■ **Given problem**: Copy out each line of the material below with no changes.

■ **Provided material**:
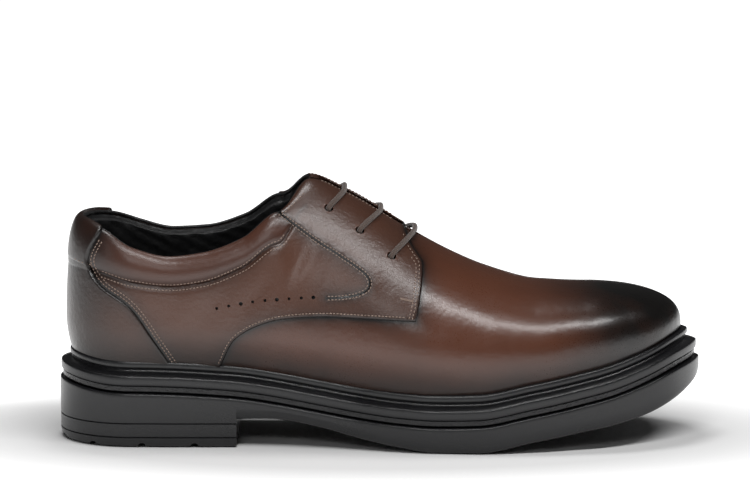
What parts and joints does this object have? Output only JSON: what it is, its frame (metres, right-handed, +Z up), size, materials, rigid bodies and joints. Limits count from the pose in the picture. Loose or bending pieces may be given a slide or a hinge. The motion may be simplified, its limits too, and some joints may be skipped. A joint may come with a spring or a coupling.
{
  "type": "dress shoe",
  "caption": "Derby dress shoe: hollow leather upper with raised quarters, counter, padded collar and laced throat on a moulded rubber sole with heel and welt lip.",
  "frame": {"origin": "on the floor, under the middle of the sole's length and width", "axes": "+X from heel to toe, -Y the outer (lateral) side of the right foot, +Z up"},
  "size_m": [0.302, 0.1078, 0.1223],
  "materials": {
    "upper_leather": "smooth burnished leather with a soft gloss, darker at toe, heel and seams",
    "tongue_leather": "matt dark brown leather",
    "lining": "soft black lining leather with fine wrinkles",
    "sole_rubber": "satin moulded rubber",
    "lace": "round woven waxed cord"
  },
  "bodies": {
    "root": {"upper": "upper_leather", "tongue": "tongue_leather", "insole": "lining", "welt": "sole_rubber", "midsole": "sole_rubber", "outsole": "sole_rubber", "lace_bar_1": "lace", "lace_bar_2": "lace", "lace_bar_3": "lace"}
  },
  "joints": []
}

■ **Complete answer**:
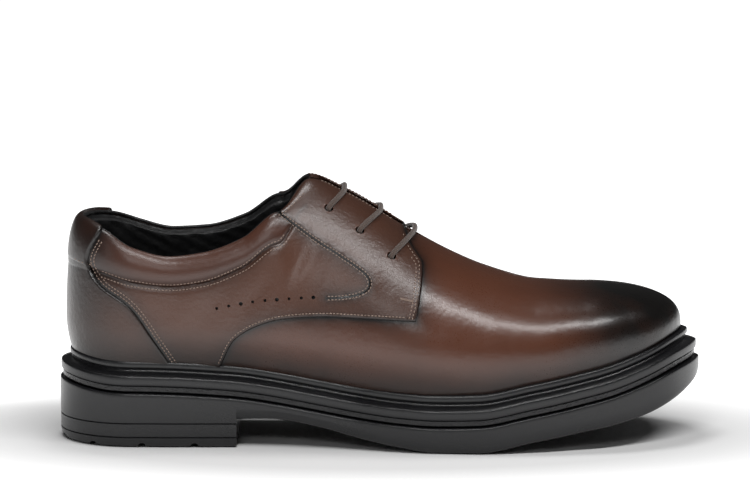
What parts and joints does this object have? Output only JSON: what it is, its frame (metres, right-handed, +Z up), size, materials, rigid bodies and joints. Limits count from the pose in the picture. Loose or bending pieces may be given a slide or a hinge. The motion may be simplified, its limits too, and some joints may be skipped. A joint may come with a spring or a coupling.
{
  "type": "dress shoe",
  "caption": "Derby dress shoe: hollow leather upper with raised quarters, counter, padded collar and laced throat on a moulded rubber sole with heel and welt lip.",
  "frame": {"origin": "on the floor, under the middle of the sole's length and width", "axes": "+X from heel to toe, -Y the outer (lateral) side of the right foot, +Z up"},
  "size_m": [0.302, 0.1078, 0.1223],
  "materials": {
    "upper_leather": "smooth burnished leather with a soft gloss, darker at toe, heel and seams",
    "tongue_leather": "matt dark brown leather",
    "lining": "soft black lining leather with fine wrinkles",
    "sole_rubber": "satin moulded rubber",
    "lace": "round woven waxed cord"
  },
  "bodies": {
    "root": {"upper": "upper_leather", "tongue": "tongue_leather", "insole": "lining", "welt": "sole_rubber", "midsole": "sole_rubber", "outsole": "sole_rubber", "lace_bar_1": "lace", "lace_bar_2": "lace", "lace_bar_3": "lace"}
  },
  "joints": []
}